Today, I finally upgraded from an analog Duo-Therm thermostat to a digital programmable Honeywell thermostat.
This mod has been a LONG time coming! I just couldn’t justify the $50 expenditure when I wasn’t in cold climates for any length of time. But just the last few months here, when it hasn’t even been really cold, I could see that the expense would be worthwhile. One of my pet peeves is to get up into a cold room. Getting up is hard enough as it is, but the added work of shivering means I prefer to stay curled up under my duvet. So I’ve been getting a late start lately.
There have been some articles about this upgrade, but none that were recent and took into account newer digital thermostat models. So I did some research about what to look for in a thermostat and then, gasp, I made the choice on my own. I needed something that would use batteries for power, be as close in options to my existing thermostat, and most importantly, would automatically lower the temperature threshold before bed and increase it in the morning. I settled on the Honeywell Pro 4000 TH4110D1007. It was $65 locally and $40 on Amazon. I ordered my winter boots at the same time, paying all of $13 for shipping and $50 out of pocket, saving about $75 total.
I was going to town this afternoon, so I promptly opened up the box when it arrived this morning to get the size of batteries I would need to operate the thermostat. To my surprise, a pair of AA Duracell batteries were included in the box. Nice touch, Honeywell!
At first glance, the wiring on the Duo-Therm and Honeywell seemed completely different. There were some corresponding letters, but both had letters the other one didn’t. I Googled for a Duo-Therm wiring diagram and couldn’t find anything that was like mine. Apparently, most have multi-coloured wiring, but mine just had red, white, and black, not very helpful.

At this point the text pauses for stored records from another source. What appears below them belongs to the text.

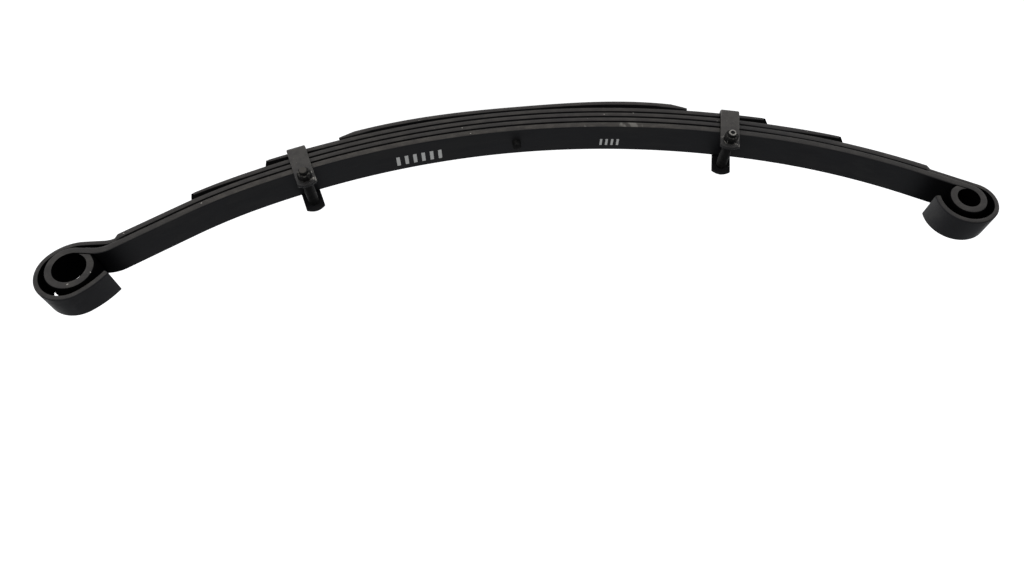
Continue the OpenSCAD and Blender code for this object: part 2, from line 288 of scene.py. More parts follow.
def drill(obj, r, height, place):
    """Cuts a round hole, given in millimetres, out of an object."""
    bm = bmesh.new()
    bmesh.ops.create_cone(bm, cap_ends=True, segments=48, radius1=r, radius2=r, depth=height)
    cutter = mesh_object("cutter", bm, place)
    cut_mod = obj.modifiers.new("drill", "BOOLEAN")
    cut_mod.operation, cut_mod.solver, cut_mod.object = "DIFFERENCE", "EXACT", cutter
    bpy.context.view_layer.update()
    drilled = bpy.data.meshes.new_from_object(obj.evaluated_get(bpy.context.evaluated_depsgraph_get()))
    obj.modifiers.clear()
    obj.data = drilled
    bpy.data.objects.remove(cutter)
    shade(obj)


# ---------------------------------------------------------------- leaves
def bars(path, inner, outer, width=lambda s: LEAF_W):
    """Stations of a leaf from a path, with its two depths and its width as functions of distance."""
    return [(below(p, inner(p[3])), below(p, outer(p[3])), width(p[3]), 0.18 * (outer(p[3]) - inner(p[3])))
            for p in path]


def both_halves(front, rear):
    """Stations from the rear tip to the front tip."""
    flipped = [((-a[0], a[1]), (-b[0], b[1]), w, rim) for a, b, w, rim in rear]
    return flipped[::-1] + front


def centre_drill(obj):
    drill(obj, CENTRE_R + 0.2, STACK_T + 20, Matrix.Translation((0, 0, -STACK_T / 2)))


def rolled_eye(run, r):
    """Stations round an eye; the rolled tip is sheared flat where it comes back to the leaf."""
    start = seat(run, length(run))
    open_in = math.acos((r - TIP_GAP) / r)
    open_out = math.acos((r - TIP_GAP) / (r + MAIN_T))
    total = math.tau - open_in
    n = 84
    out = []
    for k in range(1, n + 1):
        a = total * k / n
        lag = (open_out - open_in) * soft(ramp(a, total - math.radians(75), total))
        inner = advance(start, r * a, r)
        outer = advance(start, r * (a - lag), r)
        out.append((inner[:2], below(outer, MAIN_T), LEAF_W, 2.43 - 2.03 * ramp(r * a, 0, 15)))
    return out


def main_leaf():
    halves = [bars(stretch(run, 0, length(run)), lambda s: 0.0, lambda s: MAIN_T) + rolled_eye(run, r)
              for run, r in ((FRONT_RUN, FRONT_BORE), (REAR_RUN, REAR_BORE))]
    obj = sweep("main_leaf_bar", both_halves(*halves), crown=0.1)
    centre_drill(obj)
    return obj


def wrap_half(run, part, step, wrap):
    thin = step + STEP_LEN
    a, b = min(step, part), min(thin, part)
    on_main = stretch(run, 0, a) + stretch(run, a, b, pitch=1.7) + stretch(run, b, part)
    path = [sink(p, DEPTH_2) for p in on_main]
    path += walk(path[-1], wrap)
    drawn = lambda s: ramp(s, step, thin)
    return bars(path, lambda s: 0.0, lambda s: LEAF_T + (WRAP_T - LEAF_T) * drawn(s),
                lambda s: LEAF_W + (WRAP_W - LEAF_W) * drawn(s))


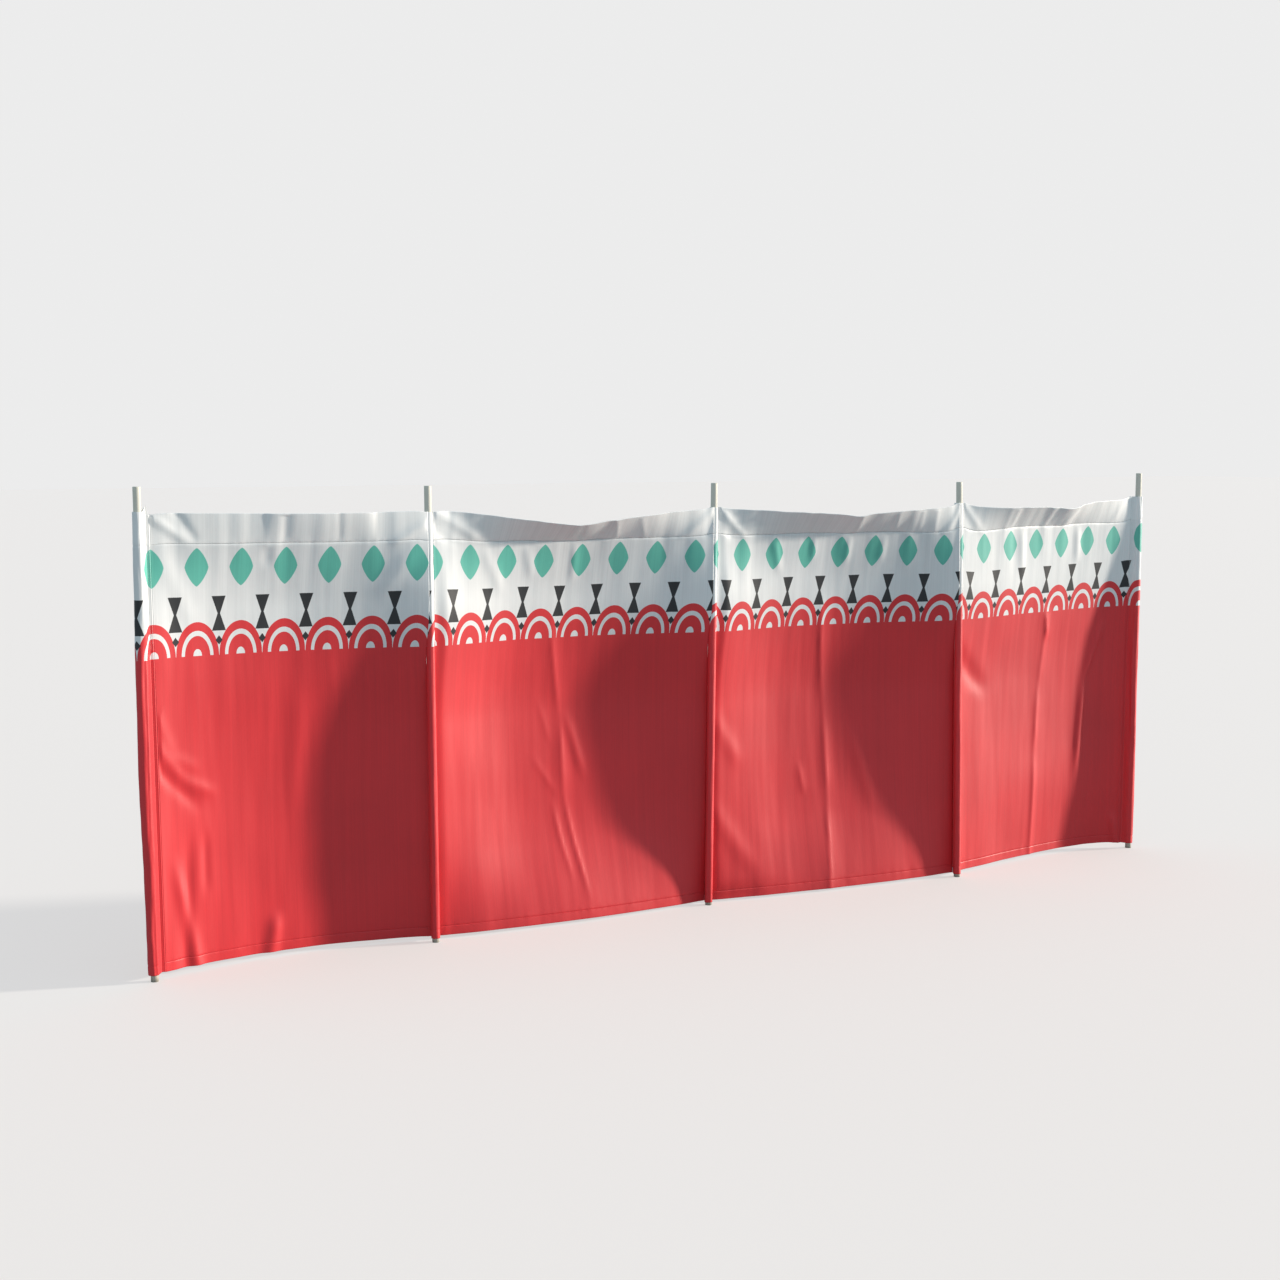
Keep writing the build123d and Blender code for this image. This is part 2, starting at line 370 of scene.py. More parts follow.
# Light, floor and camera
key_strength = 5.65
key_colour = (1.0, 0.91, 0.80)
key_softness = 4.0
key_elevation = 12.0
key_bearing = 15.3  # degrees from the row of poles towards its front
surround_strength = 0.60
surround_colour = (0.76, 0.99, 1.13, 1)
backdrop = 0.84
backdrop_colour = (1, 1, 1, 1)
floor_reach = 60.0
floor_roughness, floor_specular = 0.9, 0.1
floor_colour = (0.35, 0.35, 0.35, 1)
floor_glow = (0.530, 0.483, 0.459, 1)  # what brings the lit floor up to the backdrop's neutral tone
camera_place = (-2.642, -4.687, 1.387)
camera_azimuth = -27.215
camera_pitch = 6.10
camera_roll = 0.11
camera_focal_pixels = 1800.0
picture_pixels = 1280.0
sensor_width = 36.0  # millimetres
camera_range = 200.0


# Shape of the cloth

def clamp(value, low=0.0, high=1.0):
    return max(low, min(high, value))


def smooth_step(low, high, value):
    """0 below low, 1 above high, and a smooth rise between."""
    share = clamp((value - low) / (high - low))
    return share * share * (3 - 2 * share)


def bell(distance, half_width, sharpness=2):
    """1 at no distance, and falling away to both sides."""
    return exp(-((distance / half_width) ** sharpness))


def clear_of_ends(reach, along, width=1.0):
    """0 at both ends of a bay, 1 from a reach inside them, and a smooth rise between."""
    return smooth_step(0, reach, along * width) * smooth_step(0, reach, (1 - along) * width)


def pole_axis_x(pole, z):
    """Where a leaning pole's axis is at a height."""
    return pole_foot[pole] + z * tan(radians(pole_lean[pole]))


def seam_lift(pole, up):
    """How far forward the seam of the right end sleeve comes, towards its top."""
    if pole != last_pole:
        return 0.0
    return last_seam_lift * smooth_step(last_seam_flat_below, last_seam_flush_above, up)


def sleeve_slack(pole, turn, z):
    """How far a sleeve stands off its tube, at a turn round the pole and a height above its lower edge."""
    ring = Vector((cos(turn), sin(turn), 0)) * wrinkles_round
    long_wrinkle = noise.noise(Vector((ring.x, ring.y, z * long_wrinkles_up + long_wrinkle_shift * pole)))
    short_wrinkle = noise.noise(Vector((
        ring.x * short_wrinkle_closeness,
        ring.y * short_wrinkle_closeness,
        z * short_wrinkles_up + short_wrinkle_shift * pole,
    )))
    waist = sum(bell(z - seam, waist_half_height) for seam in (bottom_hem_height, seam_height))
    swell = 0.0
    if pole == 0:
        swell = left_sleeve_swell * sin(pi * z / cloth_height) ** 2
        swell -= left_sleeve_draw * smooth_step(cloth_height - 2 * top_hem_height, cloth_height, z)
        swell *= max(-cos(turn), 0)
    all_round, by_long, by_short, drawn_in = end_sleeve_slack if pole in end_poles else inner_sleeve_slack
    return all_round + swell + by_long * long_wrinkle + by_short * short_wrinkle - drawn_in * waist


def inner_meeting(pole, side, up):
    """Where a bay meets an inner sleeve, from the pole's axis: at the seam behind it, and with height
    further round, until near the top it meets the sleeve in front."""
    front_angle = radians(left_meeting_angle if side < 0 else right_meeting_angle)
    touch_angle = acos(sleeve_radius / inner_seam_depth)  # round from the back
    flank_length = sleeve_radius * tan(touch_angle)
    arc_length = sleeve_radius * (pi - touch_angle - front_angle)
    way = (flank_length + arc_length) * smooth_step(behind_below, front_above, up)
    angle = touch_angle + max(way - flank_length, 0) / sleeve_radius
    share = min(way / flank_length, 1)
    slack = sleeve_slack(pole, pi / 2 - side * angle, up * cloth_height)
    radius = sleeve_radius + (slack + meeting_gap) * share
    touch = (radius * sin(angle), radius * cos(angle))
    return (
        side * (inner_seam_half_gap + (touch[0] - inner_seam_half_gap) * share),
        inner_seam_depth + (touch[1] - inner_seam_depth) * share,
    )


def seam_place(pole, side, up):
    """Where a bay's front meets a pole's sleeve; side is 1 to the right of the pole."""
    z = cloth_lift[pole] + up * cloth_height
    if pole in end_poles:
        reach = side * (end_seam_start + end_seam_width)
        depth = end_seam_depth - end_seam_half_thickness - seam_lift(pole, up)
    else:
        reach, depth = inner_meeting(pole, side, up)
    return Vector((pole_axis_x(pole, z) + reach, pole_set_back[pole] + depth, z))


def belly_at(bay, up):
    """How far a bay hangs back at its middle, on a smooth curve through its values."""
    depths = belly[bay]
    last = len(depths) - 1
    step = min(int(up * last), last - 1)
    share = up * last - step
    low, high = depths[step], depths[step + 1]
    slope_at_low = (high - depths[max(step - 1, 0)]) / 2
    slope_at_high = (depths[min(step + 2, last)] - low) / 2
    rise = high - low
    bend = 3 * rise - 2 * slope_at_low - slope_at_high
    twist = slope_at_low + slope_at_high - 2 * rise
    return low + share * (slope_at_low + share * (bend + share * twist))


def belly_share(bay, along):
    """How much of a bay's belly there is at a share along it, on a curve through its deepest place."""
    pull = 2 * deepest_place[bay] - 0.5
    turn = along
    if pull != 0.5:
        turn = (sqrt(pull**2 + (1 - 2 * pull) * along) - pull) / (1 - 2 * pull)
    return 4 * turn * (1 - turn)


def edge_drop(bay, along):
    """How far the upper edge is below the line between its corners, its kinks a little rounded."""
    total = 0.0
    for shift in (-edge_rounding, 0.0, edge_rounding):
        place = clamp(along + shift)
        for (start, low), (end, high) in zip(top_edge[bay], top_edge[bay][1:]):
            if place <= end:
                total += low + (high - low) * (place - start) / (end - start)
                break
    return total / 3 * clear_of_ends(edge_corner, along)


def smooth_front(bay, along, up):
    """A point of a bay's front before it has any folds."""
    left = seam_place(bay, 1, up)
    right = seam_place(bay + 1, -1, up)
    flat = left + (right - left) * along
    hang = belly_at(bay, clamp(up)) * belly_share(bay, along)
    drop = edge_drop(bay, along)
    mid_bay = clear_of_ends(corner_reach, along)
    seam_drop = (1 - (1 - seam_share_of_dip) * mid_bay) * drop
    if up <= hem_seam:
        return flat + Vector((0, hang, -seam_drop * max(up / hem_seam, 0) ** dip_reach))
    up_hem = (up - hem_seam) / (1 - hem_seam)
    hem_drop = drop - seam_drop
    lean = sqrt(max(top_hem_height**2 - (top_hem_height - hem_drop) ** 2, 0))
    return flat + Vector((0, hang - lean * up_hem, -seam_drop - hem_drop * up_hem))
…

Having, among other things, upgraded my RV converter, a little thing like a thermostat just wasn’t daunting. So I just read and reread the Honeywell manual until I figured out which wiring diagram corresponded to mine (1H/1C System), and that eliminated all the letters in their diagram that didn’t correspond to the Duo-Therm wiring scheme. As for the Duo-Therm, the one non-corresponding letter had a white wire, which I figured was power and therefore not needed.
I turned off all power to the rig before starting. Then, I disconnected and reconnected one wire at a time, a job that would have been much easier with an extra set of hands and a proper light, but which still only took about five minutes. I did it in this order, basically going counter clockwise around the Duo-Therm: RH to R, RC to RC (don’t lose the little jumper thing!), G to G, W to W, and Y to Y. I taped off the white H wire on the Duo-Therm that I assumed was power.
All that done, I was able to mount the base to the wall and snap on the controller. I turned power back on to the rig, set the thermostat to heat, and the furnace fired right up. Good start! The AC didn’t start, but I think that’s because it was 60F in the rig at the time so there was no point in troubleshooting something that might not need to be troubleshooted.
Within a couple of minutes, I noticed a problem. The fan (on the air conditioner) ran at the same time as the furnace. This was odd as the fan control had the same options (on or auto). I always leave it to on and it never runs, but I couldn’t get it to shut off. It blows cold air, so that was unacceptable! So I pried off the cover and disconnected the G wire that runs the fan. Another thing to troubleshoot at a later date. 🙂
Then, it was time to set the temperature control schedule! This was super easy and intuitive. I started by setting the current time and day and then entered the time and temperature options as prompted. How this thermostat works is on two schedules, Monday to Friday and Saturday and Sunday, where you set a wake up, daytime, evening, and nighttime temperature thresholds.
For both schedules, I said I wanted the furnace to be set at 55 at night, 70 for an hour in the morning, 65 during the day, and 70 in the evening after 6PM. I don’t even know if there is a Celsius option, but the Duo-Therm Celsius increments were so large that I got used to using the Fahrenheit scale.
The furnace has now been running for a bit and I’ve only gained a few degrees even though it is comfortable in here. As expected, the digital model is much more sensitive than was the analog. So I may discover that I can actually keep it at lower temperatures than I did the analog. It’ll take some time to work out the kinks. The big test will be tomorrow morning.